Work required: Repeat the whole listing below, word for word.

[Scripts that build objects]

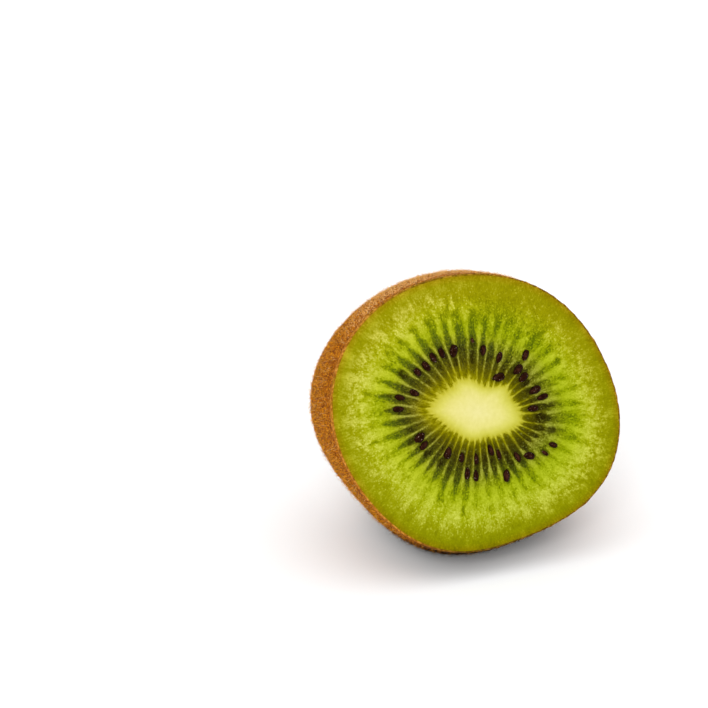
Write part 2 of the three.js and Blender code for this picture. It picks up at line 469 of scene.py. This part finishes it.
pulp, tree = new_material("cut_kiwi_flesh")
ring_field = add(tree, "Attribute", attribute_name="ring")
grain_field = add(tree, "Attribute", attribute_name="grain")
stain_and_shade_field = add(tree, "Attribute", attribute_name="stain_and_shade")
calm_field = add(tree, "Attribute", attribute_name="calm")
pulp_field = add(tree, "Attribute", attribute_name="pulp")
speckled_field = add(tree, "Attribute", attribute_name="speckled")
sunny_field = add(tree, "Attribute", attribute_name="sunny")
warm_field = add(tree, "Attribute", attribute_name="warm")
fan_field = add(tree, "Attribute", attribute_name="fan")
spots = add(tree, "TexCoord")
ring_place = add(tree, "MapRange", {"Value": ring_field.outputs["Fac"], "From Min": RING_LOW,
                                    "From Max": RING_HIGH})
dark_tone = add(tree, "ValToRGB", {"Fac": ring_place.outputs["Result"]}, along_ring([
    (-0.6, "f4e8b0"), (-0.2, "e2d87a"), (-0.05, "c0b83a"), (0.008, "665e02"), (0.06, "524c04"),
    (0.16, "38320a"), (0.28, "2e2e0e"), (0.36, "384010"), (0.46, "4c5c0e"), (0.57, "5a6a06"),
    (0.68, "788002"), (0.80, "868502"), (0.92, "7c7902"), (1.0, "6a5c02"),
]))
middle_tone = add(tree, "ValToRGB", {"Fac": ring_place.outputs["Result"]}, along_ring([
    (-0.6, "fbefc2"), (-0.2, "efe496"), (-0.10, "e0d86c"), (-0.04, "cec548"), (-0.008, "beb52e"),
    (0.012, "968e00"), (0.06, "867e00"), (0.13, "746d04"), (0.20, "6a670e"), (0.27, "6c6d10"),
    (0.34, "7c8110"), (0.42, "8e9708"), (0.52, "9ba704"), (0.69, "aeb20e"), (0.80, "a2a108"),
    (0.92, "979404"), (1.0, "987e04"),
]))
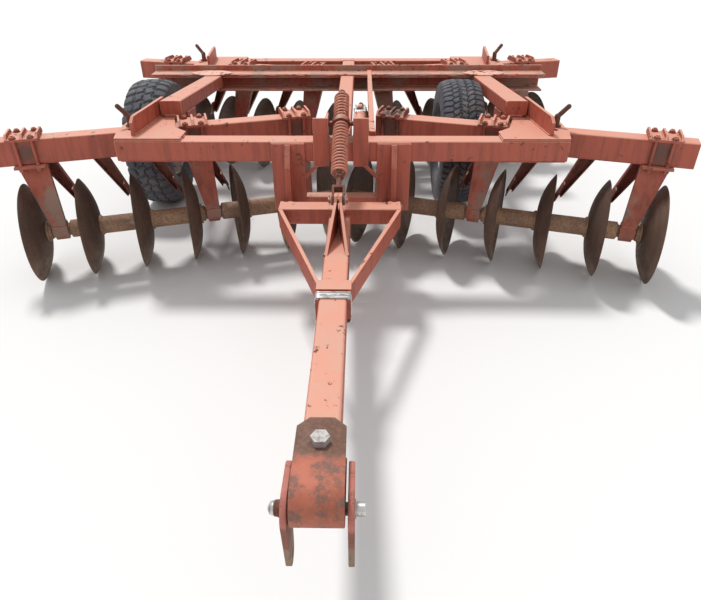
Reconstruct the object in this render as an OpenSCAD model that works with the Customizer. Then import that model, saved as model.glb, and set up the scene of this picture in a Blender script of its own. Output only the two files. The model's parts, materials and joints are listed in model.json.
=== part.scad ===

Right answer:
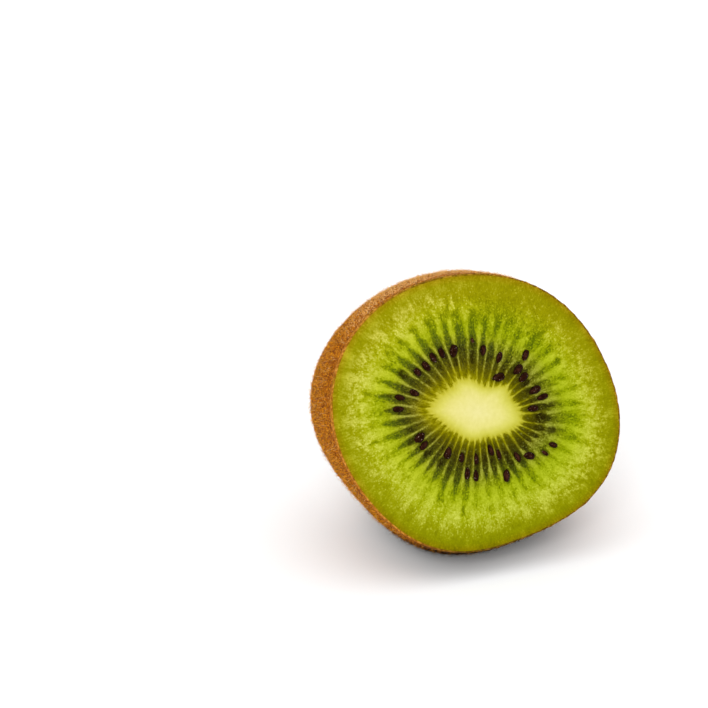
Write part 2 of the three.js and Blender code for this picture. It picks up at line 469 of scene.py. This part finishes it.
pulp, tree = new_material("cut_kiwi_flesh")
ring_field = add(tree, "Attribute", attribute_name="ring")
grain_field = add(tree, "Attribute", attribute_name="grain")
stain_and_shade_field = add(tree, "Attribute", attribute_name="stain_and_shade")
calm_field = add(tree, "Attribute", attribute_name="calm")
pulp_field = add(tree, "Attribute", attribute_name="pulp")
speckled_field = add(tree, "Attribute", attribute_name="speckled")
sunny_field = add(tree, "Attribute", attribute_name="sunny")
warm_field = add(tree, "Attribute", attribute_name="warm")
fan_field = add(tree, "Attribute", attribute_name="fan")
spots = add(tree, "TexCoord")
ring_place = add(tree, "MapRange", {"Value": ring_field.outputs["Fac"], "From Min": RING_LOW,
                                    "From Max": RING_HIGH})
dark_tone = add(tree, "ValToRGB", {"Fac": ring_place.outputs["Result"]}, along_ring([
    (-0.6, "f4e8b0"), (-0.2, "e2d87a"), (-0.05, "c0b83a"), (0.008, "665e02"), (0.06, "524c04"),
    (0.16, "38320a"), (0.28, "2e2e0e"), (0.36, "384010"), (0.46, "4c5c0e"), (0.57, "5a6a06"),
    (0.68, "788002"), (0.80, "868502"), (0.92, "7c7902"), (1.0, "6a5c02"),
]))
middle_tone = add(tree, "ValToRGB", {"Fac": ring_place.outputs["Result"]}, along_ring([
    (-0.6, "fbefc2"), (-0.2, "efe496"), (-0.10, "e0d86c"), (-0.04, "cec548"), (-0.008, "beb52e"),
    (0.012, "968e00"), (0.06, "867e00"), (0.13, "746d04"), (0.20, "6a670e"), (0.27, "6c6d10"),
    (0.34, "7c8110"), (0.42, "8e9708"), (0.52, "9ba704"), (0.69, "aeb20e"), (0.80, "a2a108"),
    (0.92, "979404"), (1.0, "987e04"),
]))
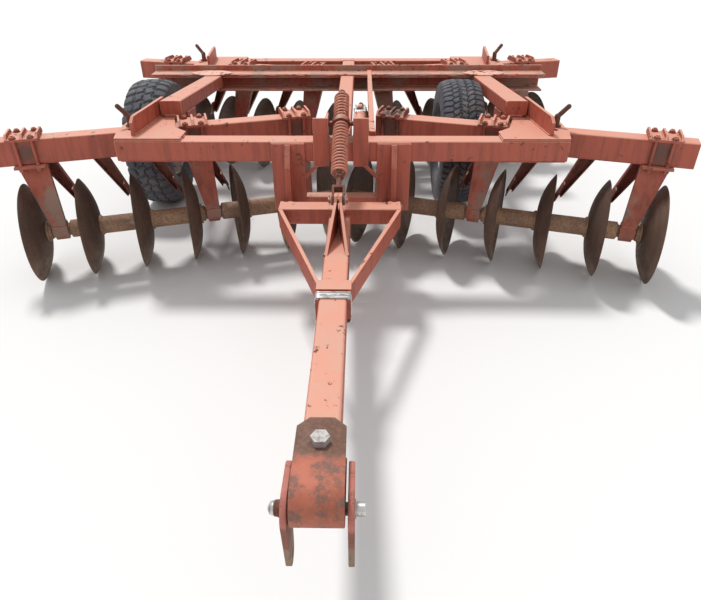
Reconstruct the object in this render as an OpenSCAD model that works with the Customizer. Then import that model, saved as model.glb, and set up the scene of this picture in a Blender script of its own. Output only the two files. The model's parts, materials and joints are listed in model.json.
=== part.scad ===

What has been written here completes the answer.